Bize Kuteybe, ona Leys, ona İbn Şihâb, ona Urve ve Amra bt. Abdurrahman, onlara Hz. Peygamber'in (sav) eşi Hz. Aişe (r.anha) şöyle söylemiştir:
Hz. Peygamber (sav) mescitte itikafta iken başını benim bulunduğum odaya uzatır ben de saçını tarardım. İtikaftayken eve (odaya) sadece ihtiyacı olduğu zaman girerdi.
Bize Ebu Numan, ona Hammâd b. Zeyd, ona Yahya, ona Amra, ona da Hz. Âişe (r.anha) şöyle rivayet etmiştir:
Hz Peygamber (sav) ramazan ayının son on gününde itikâfa girer, ben de kendisi için yünden bir çadır kurardım. Kendisi sabah namazını kıldırdıktan sonra bu çadıra girerdi. Bir defasında Hafsa da bir çadır kurmak için Âişe'den izin istedi. Âişe Hafsa'ya izin verdi. O da bir çadır kurdu. Zeyneb bt. Cahş bunu görünce o da başka bir çadır kurdu. Hz. Peygamber (sav) sabahladığında bu çadırları görünce "bu çadırlar da nedir?" diye sordu. Kendisine durum bildirilince "onlar bu yaptıklarıyla hayır işediklerini mi sanıyorlar?" buyurarak o ramazan ayında itikâfı bıraktı sonra, şevval ayında on gün itikâfa girdi.

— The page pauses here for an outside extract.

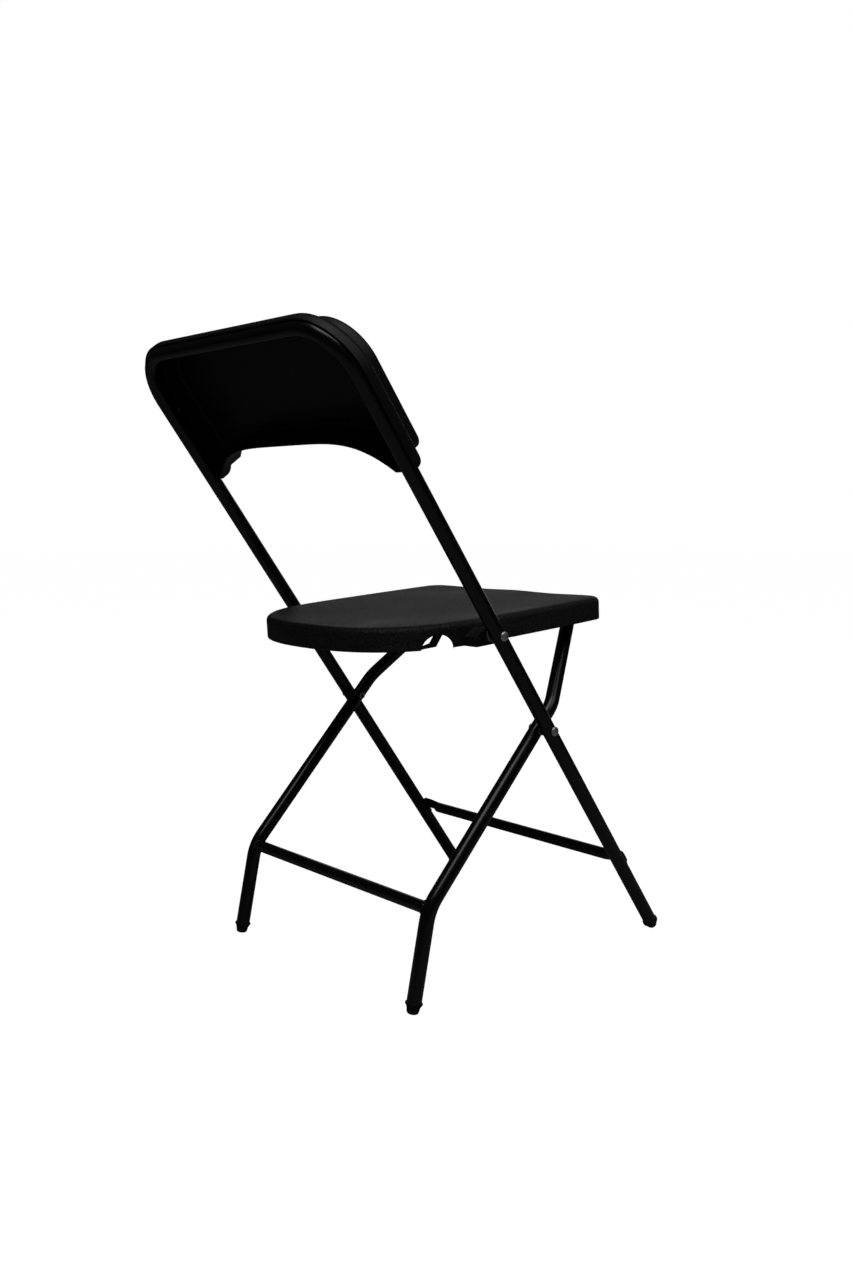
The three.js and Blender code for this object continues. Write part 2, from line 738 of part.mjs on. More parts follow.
// The layers are rounded below as well as above, so they start lower and the skirt is cut off level.
function seatPan() {
  const spare = 2 * seatEdgeRadius;
  const below = -skirtBelowPivot - spare;
  const outer = seatLayer(0, below, seatTopAbovePivot, seatEdgeRadius);
  const inner = seatLayer(panWall, below - spare, underTop, seatEdgeRadius - panWall);
  const trim = box(4 * seatHalfWidth, 4 * seatFront, 2 * spare, 0, 0, below);
  const top = seatLayer(runPast, below, seatTopAbovePivot - runPast, seatEdgeRadius);
  let body = outer.subtract(inner).subtract(trim);
  for (const rib of seatRibs()) {
    body = body.add(rib.intersect(top));
  }
  for (const side of [-1, 1]) {
    for (const pad of trackPads(side)) {
      body = body.add(pad);
    }
    body = body.add(pivotBlock(side)).subtract(skirtNotch(side));
    const bore = rivetRadius + rivetClearance + bushWall + gap;
    const reach = [side * (pivotBlockInner - runPast), side * (blockFace + runPast)];
    body = body.subtract(barAlongX(bore, ...reach, 0, 0));
    for (const end of ['front', 'rear']) {
      body = body.subtract(screwHole(side, end));
    }
  }
  return solid(geometryOf(body).applyMatrix4(seatBasis));
}

function screwPlace(side, end) {
  const y = end === 'front' ? trackFront + trackScrewInset : trackRear - trackScrewInset;
  return new THREE.Vector3(side * (rollerOffset - padOffset), y, trackBottom);
}

function screwHole(side, end) {
  const at = screwPlace(side, end);
  const radius = screwRadius + gap;
  const shape = new THREE.CylinderGeometry(radius, radius, screwHoleDepth, 12).rotateX(Math.PI / 2);
  return solid(shape.translate(at.x, at.y, at.z + screwHoleDepth / 2 - runPast));
}

// A steel strip folded into a shallow upside-down channel with a flange along each side.
function guideTrack(side) {
  const length = trackRear - trackFront;
  const middle = (trackRear + trackFront) / 2;
  const lip = barRadius + 2 * gap - barBelowPivot;
  const flangeHalf = trackOuterHalf + trackFlange;
  const webZ = (trackBottom + trackTop) / 2;
  let body = box(2 * flangeHalf, length, trackSheet, side * rollerOffset, middle, webZ);
  for (const edge of [-1, 1]) {
    const x = side * rollerOffset + edge * (trackInnerHalf + trackSheet / 2);
    body = body.add(box(trackSheet, length, trackTop - lip, x, middle, (trackTop + lip) / 2));
  }
  for (const end of ['front', 'rear']) {
    body = body.subtract(screwHole(side, end));
  }
  return solid(geometryOf(body).applyMatrix4(seatBasis));
}

function trackScrew(side, end) {
  const at = screwPlace(side, end);
  const headTop = -gap - screwHeadHeight;
  const profile = [
    [0, headTop],
    [screwHeadRadius - screwHeadChamfer, headTop],
    [screwHeadRadius, headTop + screwHeadChamfer],
    [screwHeadRadius, -gap],
    [screwRadius, -gap],
    [screwRadius, screwLength - screwPoint],
    [0, screwLength],
  ];
  const shape = turned(profile, 12).translate(at.x, at.y, at.z);
  return solid(shape.applyMatrix4(seatBasis));
}

// ---------------------------------------------------------------- assembly

const chair = new THREE.Group();
const layout = new THREE.Group();
chair.add(layout);

function place(name, body, material) {
  const mesh = new THREE.Mesh(geometryOf(body), material);
  mesh.name = name;
  layout.add(mesh);
}

place('front_frame', frontFrame(), powderCoat);
place('front_stretcher', frontStretcher(), powderCoat);
place('backrest_shell', backrestShell(), blackPlastic);
place('seat_pan', seatPan(), blackPlastic);
place('rear_stretcher', rearStretcher(), powderCoat);
place('slide_bar', slideBar(), zincSteel);

for (const [name, side] of [['right', -1], ['left', 1]]) {
  place(`front_foot_${name}`, frontFoot(side), rubber);
  place(`backrest_rivet_${name}`, backrestRivet(side), zincSteel);
  place(`seat_pivot_rivet_${name}`, seatPivotRivet(side), zincSteel);
  place(`seat_pivot_washer_${name}`, seatPivotWasher(side), zincSteel);
  place(`seat_pivot_bush_${name}`, seatPivotBush(side), zincSteel);
  place(`leg_pivot_rivet_${name}`, legPivotRivet(side), zincSteel);
  place(`leg_pivot_washer_${name}`, legPivotWasher(side), zincSteel);
  place(`guide_track_${name}`, guideTrack(side), zincSteel);
  place(`track_screw_front_${name}`, trackScrew(side, 'front'), zincSteel);
  place(`track_screw_rear_${name}`, trackScrew(side, 'rear'), zincSteel);
  place(`rear_leg_${name}`, rearLeg(side), powderCoat);
  place(`rear_foot_${name}`, rearFoot(side), rubber);
  place(`slide_roller_${name}`, slideRoller(side), nylon);
}

// The origin goes to the floor under the middle of the bounding box.
const bounds = new THREE.Box3().setFromObject(layout);
layout.position.y = -(bounds.min.y + bounds.max.y) / 2;

chair.userData = {
  seatPivot: seatPivot.clone().add(layout.position).toArray(),
  legPivot: legPivot.clone().add(layout.position).toArray(),
  seatFold: seatFold / degree,
  legFold: legFold / degree,
};

export default chair;
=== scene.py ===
import json
import math

import bpy
import numpy as np
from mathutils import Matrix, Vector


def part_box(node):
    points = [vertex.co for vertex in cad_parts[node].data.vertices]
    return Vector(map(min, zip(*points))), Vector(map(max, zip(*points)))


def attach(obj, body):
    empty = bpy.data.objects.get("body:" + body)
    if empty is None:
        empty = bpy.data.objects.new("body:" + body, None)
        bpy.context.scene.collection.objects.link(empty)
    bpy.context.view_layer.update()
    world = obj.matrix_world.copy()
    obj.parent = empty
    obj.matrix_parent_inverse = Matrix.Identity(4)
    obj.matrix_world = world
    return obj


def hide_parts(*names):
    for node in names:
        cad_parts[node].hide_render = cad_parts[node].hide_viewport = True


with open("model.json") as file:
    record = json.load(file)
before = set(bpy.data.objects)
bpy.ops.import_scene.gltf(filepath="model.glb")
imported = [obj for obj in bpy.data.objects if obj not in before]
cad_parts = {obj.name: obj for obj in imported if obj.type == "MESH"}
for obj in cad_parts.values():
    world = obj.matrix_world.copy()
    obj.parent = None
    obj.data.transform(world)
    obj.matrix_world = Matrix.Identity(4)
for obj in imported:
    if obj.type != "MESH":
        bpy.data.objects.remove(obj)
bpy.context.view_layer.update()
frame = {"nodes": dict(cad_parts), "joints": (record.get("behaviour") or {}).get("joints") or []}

pivots = {joint["name"]: np.array(joint["pos_m"], float) for joint in frame["joints"]}

# ---------------------------------------------------------------- the view
# The chair is seen from behind its right side, a little above the seat, through a normal lens.

camera = bpy.data.objects.new("camera", bpy.data.cameras.new("camera"))
camera.data.sensor_width = 36
camera.data.lens = 32.33
camera.data.clip_end = 60
camera.location = (-1.15443, 1.03047, 0.59607)
camera.rotation_euler = (math.radians(83.506), math.radians(-0.049), math.radians(-132.66))
bpy.context.scene.collection.objects.link(camera)
bpy.context.scene.camera = camera

# ---------------------------------------------------------------- the studio
# A pale matt floor and a white backdrop, and three large soft lights: one almost overhead, which
# draws the lines along the tubes, one high at its side, and a low wall of light beyond it, which greys
# the top of the seat.

bpy.context.scene.view_settings.view_transform = "Standard"


class Value:
    """A socket of a finish. Arithmetic on it adds Math nodes, with the number on either side."""

    def __init__(self, finish, socket):
        self.finish = finish
        self.socket = socket

    def maths(self, operation, first, second):
        return self.finish.node("ShaderNodeMath", {"operation": operation}, {0: first, 1: second})

    def __add__(self, other):
        return self.maths("ADD", self, other)

    def __sub__(self, other):
        return self.maths("SUBTRACT", self, other)

    def __rsub__(self, other):
        return self.maths("SUBTRACT", other, self)

    def __mul__(self, other):
        return self.maths("MULTIPLY", self, other)

    __radd__ = __add__
    __rmul__ = __mul__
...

Bize Ebu Yemân, ona Şuayb, ona Zührî, ona Ali b. Hüseyin, ona da Hz. Peygamber'in (sav) eşi Safiye şöyle rivayet etmiştir;
"Hz. Peygamber (sav) Ramazan ayının son on günü içinde mescitte itikaf halinde iken Hz. Safiye onu ziyaret etmiş ve yatsı vakti, onun yanında bir süre kalıp konuşmuştu. Ardından evine dönmek üzere kalkmış, Hz. Peygamber (sav) de onu eve götürmek için kalkmıştı. Hz. Peygamber'in (sav) eşi Ümmü Seleme'nin odasının yanındaki mescit kapısına vardıklarında, oradan Ensar'dan iki kişi geçmiş ve Hz. Peygamber'e (sav) selam verdikten sonra hızlıca yürüyüp geçmişlerdi. Hz. Peygamber (sav) “Acele etmeyin. Yanımdaki (eşim) Safiye bint Huyey'dir” buyurdu. O İki ensarlı “Sübhanallah! Ey Allah'ın rasulü” dediler. Hz. Peygamber'in bunu söylemek durumunda kalması onlara ağır gelmişti. Bunun üzerine Hz. Peygamber (sav) “Şeytan insanoğlunun damarlarında kan gibi dolaşabilir. Sizin de kalbinize bir şey atmasından endişelendim” buyurdu."